1. Employee Evaluation - Track Performance

  • Overall employee performance is the culmination of all evaluation criteria. Many supervisors use a scoring system and determine a level or percentage based upon the scoring of the other items in the evaluation.
  • For this reason, many business owners have opted to perform a 30-day evaluation and, from then on, perform scheduled evaluations every six months instead of yearly. Many businesses learned that a year was too long to “touch base” with the goals, achievements, and areas that needed improvement with their employees.
  • Additionally, performing 6-month evaluations add incentive for promotions and pay increases.


2. Employee Evaluations Determine Employee Attitude

  • To many people, attitude is everything.
  • An employee who has a positive nature and attitude is an asset to any business, large or small.
  • Employees who have a positive outlook will always see a glass half-full; not half empty. These people strive for a sense of accomplishment and pride in their work, not for a sense of preserving ego, but having their own sense of a job well done.
  • While having a positive attitude can be taught through examples of others, books, and seminars, those employees who are forward-thinkers and positive thinkers as a part of their personality are great assets to businesses.



3. Employee Evaluations Show an Employee’s Listening Skills


  • Hearing is much different from listening. While employees hear what you or supervisors say, have they listened?
  • Let’s use the analogy of parenthood. Parents know instinctively if their child has listened to directions---and not only heard the directions, but show he or she has listened by following through with the desired action.
  • The same theory applies to employees. While they are not children and should not be treated as such, listening skills are as important as any other aspect of their jobs and tasks.



4. Employee Evaluations Ascertain an Employee’s Level of Responsibility and Accountability

  • A responsible employee is an accountable employee.
  • This means that there should be no excuses and no finger-pointing if and when confronted as to why certain tasks were poorly performed---or not performed at all.
  • Caution should be exercised when determining an employee’s level of responsibility and accountability because, often, the business owner did not explain a process thoroughly or in a way that the employee understood well.
  • Additionally, bear in mind that if there is a problem involving tasks and their completion, the finger is most often pointed at the business ownership itself.


5. Employee Evaluations Show How Much an Employee is Committed to His or Her Job

  • Tardiness and many sick days is often an indicator that the employee is not committed or dedicated to his or her job.
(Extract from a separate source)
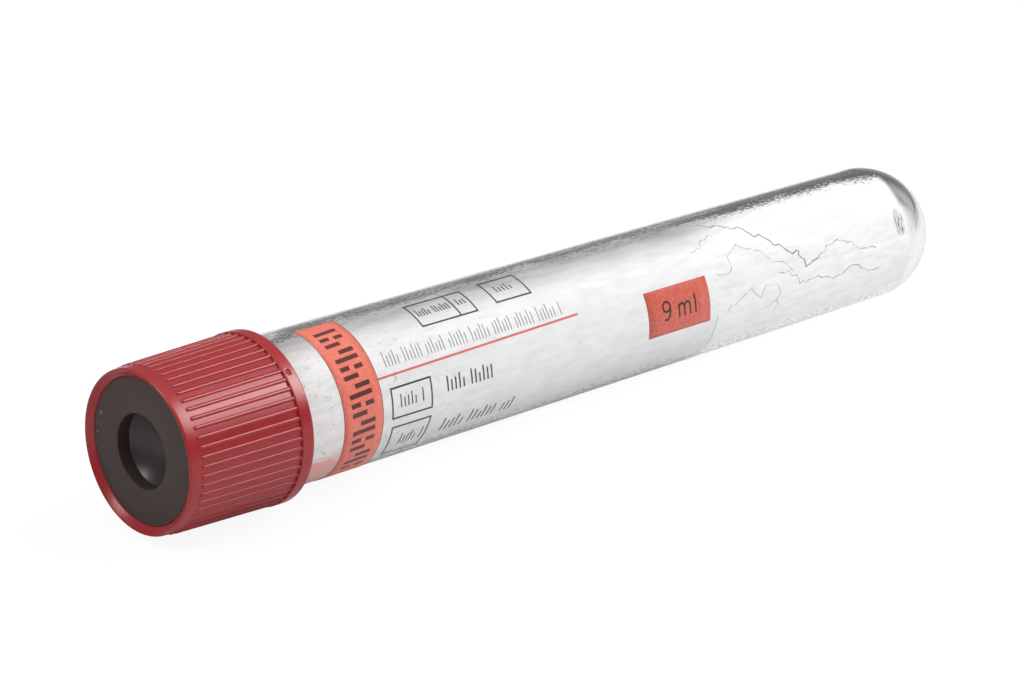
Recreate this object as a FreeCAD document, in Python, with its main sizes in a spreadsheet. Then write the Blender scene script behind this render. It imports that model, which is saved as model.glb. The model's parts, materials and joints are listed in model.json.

In other words, the employee is “there for a paycheck.”
  • Commitment and dedication to one’s job also leads right back to the business ownership and “employee cultivation.”
  • Does your business provide job incentives such as regular pay increases, bonuses, paid vacation, health insurance, and a reward system? Often, if a business has benefits that offer growth and tokens of appreciation or “rewards,” employees feel more attached to the business’ personality and benefits package and system.


6. Employee Evaluations Include an Employee’s Level of Social Skills

  • An employee who possesses a positive and professional set of social skills creates several advantages for a business.
  • If an employee not only works well with other employees, has a team-player spirit, these qualities spill over into having great customer service skills. This not only helps to maintain a smooth-flowing and cooperative work environment, established and new customer relationships can be developed and maintained using even ONE employee’s good social skills.
  • Letters of commendation from customers should be filed along with employee records, for instance, and included in an evaluation.


7. An Employee Evaluation can Help Determine the Longevity of an Employee

  • The longevity of an employee includes how much the employee is excited about the field of the business.
  • If your business does its job by incorporating bonuses, incentives, rewards, and evaluations, employees who love the field itself are most likely to stay and grow with the company.
  • In addition, employees who are excited to be working in a field they have a passion for are also seekers of additional knowledge and know-how, can be cultivated for managerial positions and motivate others, and are most easily cross-trained.


Important Points to Remember with Employee Evaluations:

  • Develop and write down goals, strategies, and measures for success to compare with those of employees.
  • Give consistent ‘credit where credit is due’ and do regular evaluations at smaller intervals of time such as every 6 months as opposed to yearly. This will add to employee performance and employee relations.
  • Be fair when assessing evaluations; sometimes the business itself needs fine-tuning in order to gain better employee performance.
  • Leave enough time to go over evaluations with employees. Many business owners take their employees to lunch when conducting an employee evaluation in order to “lighten up” the atmosphere.
  • Makes sure all assessments have data to support them such as letters of commendation as well as documented dates and times with mishaps of the employee so that an employee can never interpret their evaluations as part of favoritism or used as a personal attack.